_Task_
Go through the entries one line at a time, and gather every line that has the word "parts".
|---|
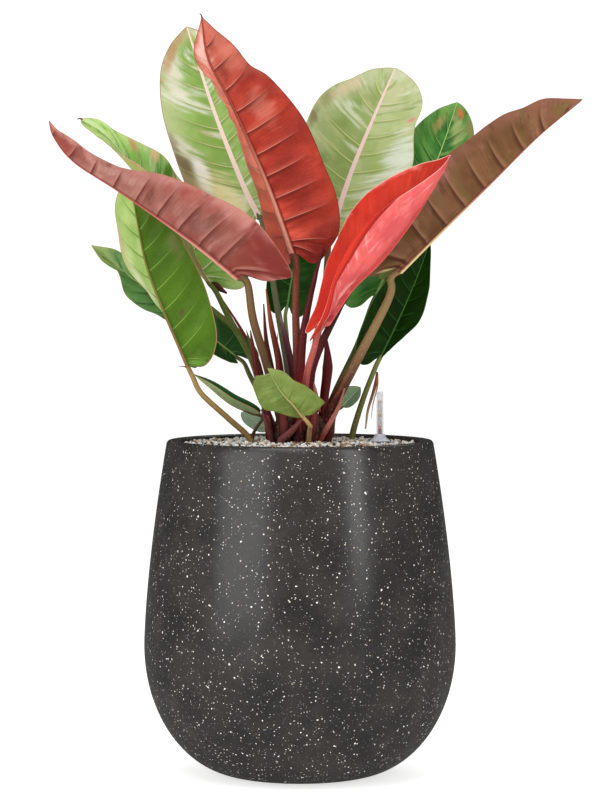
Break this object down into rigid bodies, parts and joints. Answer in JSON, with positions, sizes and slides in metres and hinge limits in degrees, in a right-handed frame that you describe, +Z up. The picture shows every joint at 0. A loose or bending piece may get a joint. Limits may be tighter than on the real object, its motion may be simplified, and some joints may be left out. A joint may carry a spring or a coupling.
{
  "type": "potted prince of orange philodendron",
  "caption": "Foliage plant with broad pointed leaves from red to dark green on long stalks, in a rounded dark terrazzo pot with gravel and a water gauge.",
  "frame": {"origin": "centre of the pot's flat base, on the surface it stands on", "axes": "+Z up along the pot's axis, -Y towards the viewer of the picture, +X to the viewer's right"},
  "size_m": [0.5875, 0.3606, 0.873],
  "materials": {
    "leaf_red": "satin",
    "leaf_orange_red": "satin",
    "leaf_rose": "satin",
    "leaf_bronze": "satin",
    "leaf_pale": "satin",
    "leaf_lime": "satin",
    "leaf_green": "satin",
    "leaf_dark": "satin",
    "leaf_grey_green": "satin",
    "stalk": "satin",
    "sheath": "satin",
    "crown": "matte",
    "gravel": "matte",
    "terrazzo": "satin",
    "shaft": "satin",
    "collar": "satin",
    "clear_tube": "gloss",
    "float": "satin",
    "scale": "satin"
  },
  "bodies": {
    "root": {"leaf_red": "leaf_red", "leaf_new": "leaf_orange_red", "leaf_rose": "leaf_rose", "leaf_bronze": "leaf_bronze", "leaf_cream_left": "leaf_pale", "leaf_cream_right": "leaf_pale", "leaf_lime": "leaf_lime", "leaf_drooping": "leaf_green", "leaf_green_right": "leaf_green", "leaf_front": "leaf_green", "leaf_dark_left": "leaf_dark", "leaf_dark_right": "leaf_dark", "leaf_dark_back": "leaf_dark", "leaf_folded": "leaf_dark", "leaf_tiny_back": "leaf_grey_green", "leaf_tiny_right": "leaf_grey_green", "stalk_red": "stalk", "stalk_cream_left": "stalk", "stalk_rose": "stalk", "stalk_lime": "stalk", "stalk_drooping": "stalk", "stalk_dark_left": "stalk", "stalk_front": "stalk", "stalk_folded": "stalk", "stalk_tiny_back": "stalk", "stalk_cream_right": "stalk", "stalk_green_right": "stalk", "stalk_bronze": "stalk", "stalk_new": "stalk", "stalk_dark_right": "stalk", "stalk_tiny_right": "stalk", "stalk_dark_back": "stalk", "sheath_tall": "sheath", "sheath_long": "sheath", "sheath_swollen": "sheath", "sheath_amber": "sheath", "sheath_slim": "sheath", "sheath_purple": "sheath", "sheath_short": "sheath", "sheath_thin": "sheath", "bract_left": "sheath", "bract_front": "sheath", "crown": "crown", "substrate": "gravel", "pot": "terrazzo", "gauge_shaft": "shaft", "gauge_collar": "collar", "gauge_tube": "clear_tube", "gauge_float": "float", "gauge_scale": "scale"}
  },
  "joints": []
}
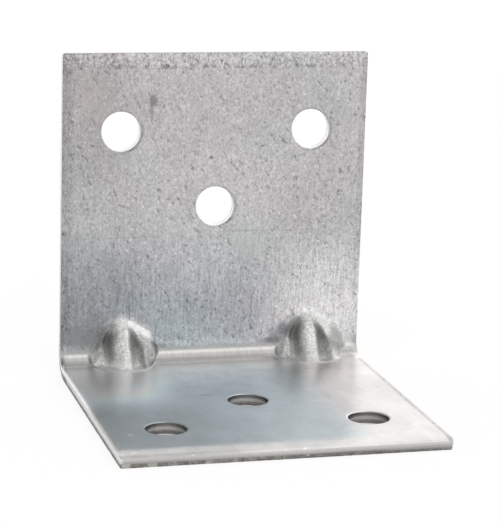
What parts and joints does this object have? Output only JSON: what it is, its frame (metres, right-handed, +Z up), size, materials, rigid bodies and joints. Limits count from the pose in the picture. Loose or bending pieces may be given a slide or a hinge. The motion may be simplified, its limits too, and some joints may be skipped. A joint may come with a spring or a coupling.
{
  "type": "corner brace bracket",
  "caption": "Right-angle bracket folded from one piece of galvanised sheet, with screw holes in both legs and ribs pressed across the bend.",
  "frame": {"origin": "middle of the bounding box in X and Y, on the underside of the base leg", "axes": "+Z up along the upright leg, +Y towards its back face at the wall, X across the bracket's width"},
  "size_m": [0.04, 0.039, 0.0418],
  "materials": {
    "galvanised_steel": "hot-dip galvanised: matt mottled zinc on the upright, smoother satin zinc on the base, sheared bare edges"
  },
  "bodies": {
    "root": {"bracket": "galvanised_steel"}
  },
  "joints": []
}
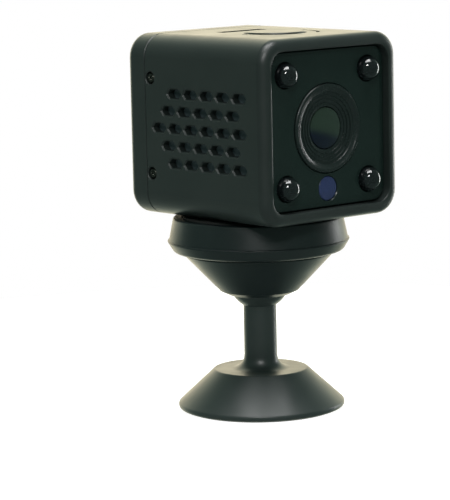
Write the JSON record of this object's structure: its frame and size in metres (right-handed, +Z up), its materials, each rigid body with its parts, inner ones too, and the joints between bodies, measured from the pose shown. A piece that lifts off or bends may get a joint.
|---|
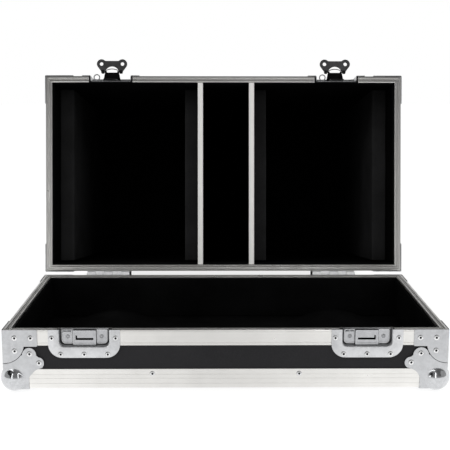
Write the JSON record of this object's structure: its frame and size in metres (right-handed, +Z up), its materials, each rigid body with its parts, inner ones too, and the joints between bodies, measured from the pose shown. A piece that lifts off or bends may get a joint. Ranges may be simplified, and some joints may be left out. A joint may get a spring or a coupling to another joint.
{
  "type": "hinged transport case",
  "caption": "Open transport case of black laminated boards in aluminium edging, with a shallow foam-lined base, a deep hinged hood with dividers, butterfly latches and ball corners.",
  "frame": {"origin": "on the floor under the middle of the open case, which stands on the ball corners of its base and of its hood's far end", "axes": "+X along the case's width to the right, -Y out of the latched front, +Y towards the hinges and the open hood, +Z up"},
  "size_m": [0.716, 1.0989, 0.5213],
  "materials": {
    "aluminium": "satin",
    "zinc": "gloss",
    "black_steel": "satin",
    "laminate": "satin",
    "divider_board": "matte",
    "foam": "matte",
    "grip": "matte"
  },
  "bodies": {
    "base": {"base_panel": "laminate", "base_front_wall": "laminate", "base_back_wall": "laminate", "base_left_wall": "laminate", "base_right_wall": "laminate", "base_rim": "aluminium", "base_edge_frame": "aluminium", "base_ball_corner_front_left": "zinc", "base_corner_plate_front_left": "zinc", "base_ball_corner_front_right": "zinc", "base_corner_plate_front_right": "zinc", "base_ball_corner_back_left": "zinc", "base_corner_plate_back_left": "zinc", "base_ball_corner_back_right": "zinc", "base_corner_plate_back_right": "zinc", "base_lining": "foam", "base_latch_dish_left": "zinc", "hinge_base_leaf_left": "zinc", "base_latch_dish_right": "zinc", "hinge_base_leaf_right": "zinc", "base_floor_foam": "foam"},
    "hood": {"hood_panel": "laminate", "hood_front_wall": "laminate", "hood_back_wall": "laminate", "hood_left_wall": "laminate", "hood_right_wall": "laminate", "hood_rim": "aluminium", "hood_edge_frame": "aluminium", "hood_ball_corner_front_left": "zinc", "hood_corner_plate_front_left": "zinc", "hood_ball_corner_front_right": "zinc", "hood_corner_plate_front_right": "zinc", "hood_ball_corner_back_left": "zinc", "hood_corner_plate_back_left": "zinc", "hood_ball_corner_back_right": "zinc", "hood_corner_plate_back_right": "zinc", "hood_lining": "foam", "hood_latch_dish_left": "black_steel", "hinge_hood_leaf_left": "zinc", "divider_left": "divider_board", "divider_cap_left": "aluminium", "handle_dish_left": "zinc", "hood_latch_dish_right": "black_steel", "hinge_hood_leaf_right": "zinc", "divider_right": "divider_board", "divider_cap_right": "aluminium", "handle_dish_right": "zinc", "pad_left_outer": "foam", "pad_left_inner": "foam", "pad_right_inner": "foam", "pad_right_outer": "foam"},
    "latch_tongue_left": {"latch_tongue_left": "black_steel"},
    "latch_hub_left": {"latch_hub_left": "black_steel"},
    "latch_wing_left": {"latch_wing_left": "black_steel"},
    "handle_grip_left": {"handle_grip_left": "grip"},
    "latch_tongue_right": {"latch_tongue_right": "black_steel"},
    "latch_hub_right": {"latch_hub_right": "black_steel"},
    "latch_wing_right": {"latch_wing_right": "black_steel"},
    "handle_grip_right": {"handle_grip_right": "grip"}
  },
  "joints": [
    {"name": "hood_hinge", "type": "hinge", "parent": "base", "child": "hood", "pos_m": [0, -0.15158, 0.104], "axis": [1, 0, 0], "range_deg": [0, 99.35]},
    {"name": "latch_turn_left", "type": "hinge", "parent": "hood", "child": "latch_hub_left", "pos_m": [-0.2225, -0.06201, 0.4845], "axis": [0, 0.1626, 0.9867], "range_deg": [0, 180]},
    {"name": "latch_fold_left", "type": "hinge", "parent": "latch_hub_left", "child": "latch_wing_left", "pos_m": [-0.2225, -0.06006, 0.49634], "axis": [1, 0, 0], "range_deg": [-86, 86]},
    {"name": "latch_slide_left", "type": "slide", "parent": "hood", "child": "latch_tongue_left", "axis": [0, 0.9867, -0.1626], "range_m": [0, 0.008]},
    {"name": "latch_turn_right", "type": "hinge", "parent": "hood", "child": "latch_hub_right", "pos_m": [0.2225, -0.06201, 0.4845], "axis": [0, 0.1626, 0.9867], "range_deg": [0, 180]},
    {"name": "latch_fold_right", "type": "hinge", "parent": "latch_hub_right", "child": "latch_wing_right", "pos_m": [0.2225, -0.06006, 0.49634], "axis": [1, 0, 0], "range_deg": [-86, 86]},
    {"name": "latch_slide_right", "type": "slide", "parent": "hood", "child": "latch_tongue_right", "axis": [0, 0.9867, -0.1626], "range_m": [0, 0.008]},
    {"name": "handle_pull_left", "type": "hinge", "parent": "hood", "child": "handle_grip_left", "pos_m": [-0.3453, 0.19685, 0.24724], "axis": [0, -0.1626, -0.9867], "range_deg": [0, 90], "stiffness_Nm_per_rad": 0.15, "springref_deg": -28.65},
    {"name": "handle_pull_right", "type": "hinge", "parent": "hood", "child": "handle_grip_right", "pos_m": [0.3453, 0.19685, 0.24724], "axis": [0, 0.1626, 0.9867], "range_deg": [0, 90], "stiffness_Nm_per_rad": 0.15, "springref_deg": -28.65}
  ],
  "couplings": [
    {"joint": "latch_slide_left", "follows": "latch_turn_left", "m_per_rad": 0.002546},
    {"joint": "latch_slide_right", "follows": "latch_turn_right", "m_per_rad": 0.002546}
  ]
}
|---|
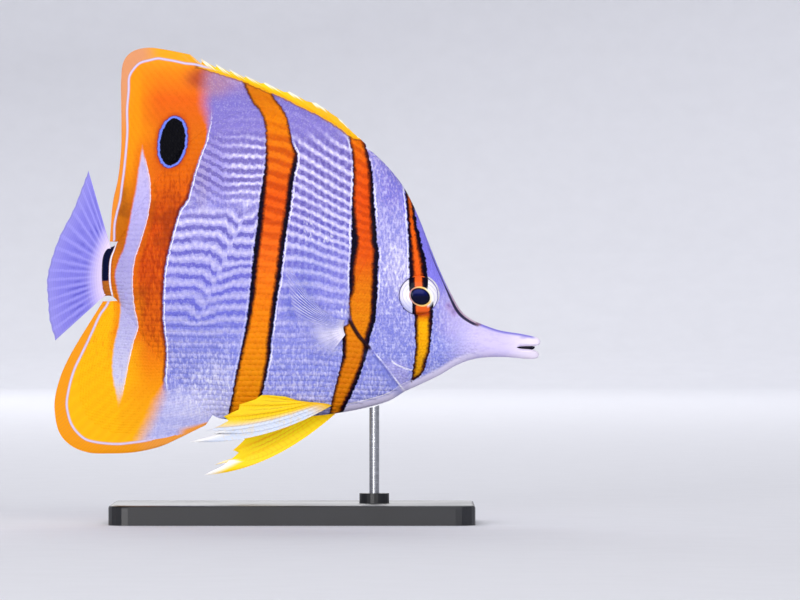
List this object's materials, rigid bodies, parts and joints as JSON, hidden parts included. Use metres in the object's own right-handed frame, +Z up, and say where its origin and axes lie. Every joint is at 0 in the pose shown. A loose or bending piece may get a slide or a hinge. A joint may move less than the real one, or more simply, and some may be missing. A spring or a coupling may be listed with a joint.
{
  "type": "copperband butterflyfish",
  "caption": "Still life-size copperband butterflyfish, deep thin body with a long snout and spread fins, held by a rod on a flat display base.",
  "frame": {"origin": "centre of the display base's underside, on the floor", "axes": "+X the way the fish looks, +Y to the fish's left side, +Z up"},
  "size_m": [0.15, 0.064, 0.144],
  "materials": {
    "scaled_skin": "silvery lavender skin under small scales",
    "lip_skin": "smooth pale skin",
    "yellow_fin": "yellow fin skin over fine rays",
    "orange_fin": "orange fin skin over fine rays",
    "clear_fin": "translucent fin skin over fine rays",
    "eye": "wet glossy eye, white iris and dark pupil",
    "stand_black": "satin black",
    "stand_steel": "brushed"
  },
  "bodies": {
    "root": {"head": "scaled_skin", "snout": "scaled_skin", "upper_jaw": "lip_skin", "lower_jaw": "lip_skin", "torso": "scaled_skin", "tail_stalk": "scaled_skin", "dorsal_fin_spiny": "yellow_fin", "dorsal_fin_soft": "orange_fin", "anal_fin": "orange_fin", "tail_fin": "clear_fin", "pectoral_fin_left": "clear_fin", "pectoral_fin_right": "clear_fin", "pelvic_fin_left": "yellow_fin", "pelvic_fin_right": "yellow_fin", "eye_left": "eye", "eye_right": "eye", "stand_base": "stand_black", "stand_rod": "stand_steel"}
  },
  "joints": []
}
|---|
_Response_
Break this object down into rigid bodies, parts and joints. Answer in JSON, with positions, sizes and slides in metres and hinge limits in degrees, in a right-handed frame that you describe, +Z up. The picture shows every joint at 0. A loose or bending piece may get a joint. Limits may be tighter than on the real object, its motion may be simplified, and some joints may be left out. A joint may carry a spring or a coupling.
What parts and joints does this object have? Output only JSON: what it is, its frame (metres, right-handed, +Z up), size, materials, rigid bodies and joints. Limits count from the pose in the picture. Loose or bending pieces may be given a slide or a hinge. The motion may be simplified, its limits too, and some joints may be skipped. A joint may come with a spring or a coupling.
Write the JSON record of this object's structure: its frame and size in metres (right-handed, +Z up), its materials, each rigid body with its parts, inner ones too, and the joints between bodies, measured from the pose shown. A piece that lifts off or bends may get a joint.
Write the JSON record of this object's structure: its frame and size in metres (right-handed, +Z up), its materials, each rigid body with its parts, inner ones too, and the joints between bodies, measured from the pose shown. A piece that lifts off or bends may get a joint. Ranges may be simplified, and some joints may be left out. A joint may get a spring or a coupling to another joint.
List this object's materials, rigid bodies, parts and joints as JSON, hidden parts included. Use metres in the object's own right-handed frame, +Z up, and say where its origin and axes lie. Every joint is at 0 in the pose shown. A loose or bending piece may get a slide or a hinge. A joint may move less than the real one, or more simply, and some may be missing. A spring or a coupling may be listed with a joint.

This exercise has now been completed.